● Recorded data
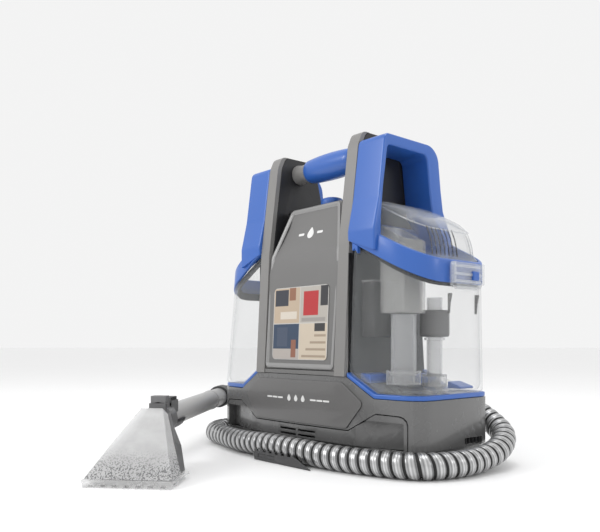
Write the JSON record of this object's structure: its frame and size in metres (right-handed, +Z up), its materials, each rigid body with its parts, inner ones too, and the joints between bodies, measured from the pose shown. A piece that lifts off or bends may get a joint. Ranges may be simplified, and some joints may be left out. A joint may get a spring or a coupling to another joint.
{
  "type": "portable carpet and upholstery spot cleaner",
  "caption": "Portable spot cleaner with a centre tower and carry handle, a clear clean-water tank and a clear dirty-water tank, and a wrapped stretch hose with a hand tool.",
  "frame": {"origin": "middle of the rest boss under the base, on the floor, at the machine's centre in width", "axes": "+Z up, the front with the badge panel faces -Y, +X towards the dirty-water tank (the machine's right seen from the front)"},
  "size_m": [0.6214, 0.5963, 0.418],
  "materials": {
    "blue": "satin moulded, bright blue",
    "grey": "smooth moulded, mid grey with a soft gloss",
    "light": "satin moulded, light warm grey",
    "dark": "fine-textured moulded, near black",
    "black": "plain moulded, black",
    "clear": "clear moulded, polished",
    "rubber": "matte rubber",
    "white": null,
    "hose": "ribbed stretch hose, light grey ribs with a black spiral line",
    "metal": "plain steel"
  },
  "bodies": {
    "base": {"badge_panel": "grey", "base_housing": "grey", "base_pan": "grey", "cord_gland": "rubber", "cord_hook_upper": "dark", "fan_housing": "black", "fan_motor": "metal", "foot_front_left": "rubber", "foot_front_right": "rubber", "foot_rear_left": "rubber", "foot_rear_right": "rubber", "front_skirt": "grey", "handle_collar_left": "light", "handle_collar_right": "light", "handle_core": "metal", "handle_grip": "blue", "hose": "hose", "hose_cradle": "dark", "hose_cuff": "grey", "hose_outlet": "grey", "picture_label": "white", "power_switch": "black", "seat_trim_left": "blue", "seat_trim_right": "blue", "strip_left": "light", "strip_right": "light", "switch_deck": "dark", "tool_cuff": "light", "tower_back": "grey", "tower_front": "grey", "upright_left": "dark", "upright_right": "dark", "valve_seat": "dark", "water_pump": "black"},
    "power_button": {"power_button": "blue"},
    "suction_fan": {"suction_fan": "metal"},
    "cord_hook_lower": {"cord_hook_lower": "dark"},
    "clean_tank": {"clean_reservoir": "clear", "clean_frame": "blue", "clean_dome": "clear", "clean_seal": "rubber", "clean_valve": "blue"},
    "dirty_tank": {"dirty_reservoir": "clear", "standpipe": "clear", "float_guide": "clear", "latch_pin": "metal"},
    "float": {"float": "grey"},
    "dirty_lid": {"dirty_frame": "blue", "dirty_dome": "clear", "dirty_seal": "rubber", "separator_duct": "light"},
    "dirty_latch": {"dirty_latch": "clear"},
    "tool": {"tool_body": "grey", "tool_wand": "light", "tool_grip": "dark", "trigger_pin": "metal"},
    "tool_head": {"tool_nozzle": "clear", "tool_lip": "clear"},
    "tool_trigger": {"tool_trigger": "dark"},
    "tool_lock": {"tool_lock": "dark"}
  },
  "joints": [
    {"name": "dirty_tank_lift", "type": "slide", "parent": "base", "child": "dirty_tank", "axis": [0, 0, 1], "range_m": [0, 0.12]},
    {"name": "dirty_lid_lift", "type": "slide", "parent": "dirty_tank", "child": "dirty_lid", "axis": [0, 0, 1], "range_m": [0, 0.1]},
    {"name": "latch_swing", "type": "hinge", "parent": "dirty_tank", "child": "dirty_latch", "pos_m": [0.1975, 0.013, 0.2175], "axis": [0, 1, 0], "range_deg": [0, 100]},
    {"name": "float_rise", "type": "slide", "parent": "dirty_tank", "child": "float", "axis": [0, 0, 1], "range_m": [0, 0.012]},
    {"name": "clean_tank_lift", "type": "slide", "parent": "base", "child": "clean_tank", "axis": [0, 0, 1], "range_m": [0, 0.12]},
    {"name": "power_button_press", "type": "slide", "parent": "base", "child": "power_button", "axis": [0, 0, -1], "range_m": [0, 0.003], "stiffness_N_per_m": 300, "springref_m": -0.003},
    {"name": "fan_spin", "type": "hinge", "parent": "base", "child": "suction_fan", "pos_m": [0, -0.008, 0.19], "axis": [0, 0, 1], "continuous": true},
    {"name": "cord_hook_turn", "type": "hinge", "parent": "base", "child": "cord_hook_lower", "pos_m": [0, 0.0767, 0.14], "axis": [0, 1, 0], "range_deg": [0, 180]},
    {"name": "tool_lift", "type": "hinge", "parent": "base", "child": "tool", "pos_m": [-0.2292, -0.05426, 0.0785], "axis": [-0.7444, -0.6677, 0], "range_deg": [0, 35]},
    {"name": "nozzle_slide", "type": "slide", "parent": "tool", "child": "tool_head", "axis": [0.6677, -0.7444, 0], "range_m": [0, 0.03]},
    {"name": "trigger_pull", "type": "hinge", "parent": "tool", "child": "tool_trigger", "pos_m": [-0.04077, -0.26433, 0.035], "axis": [0.7444, 0.6677, 0], "range_deg": [0, 8], "stiffness_Nm_per_rad": 0.5, "springref_deg": -11.46},
    {"name": "lock_press", "type": "slide", "parent": "tool", "child": "tool_lock", "axis": [0, 0, -1], "range_m": [0, 0.002], "stiffness_N_per_m": 300, "springref_m": -0.002}
  ]
}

● Exercise objective
Copy each line that contains the word "materials".

● Solved problem
Write the JSON record of this object's structure: its frame and size in metres (right-handed, +Z up), its materials, each rigid body with its parts, inner ones too, and the joints between bodies, measured from the pose shown. A piece that lifts off or bends may get a joint. Ranges may be simplified, and some joints may be left out. A joint may get a spring or a coupling to another joint.
  "materials": {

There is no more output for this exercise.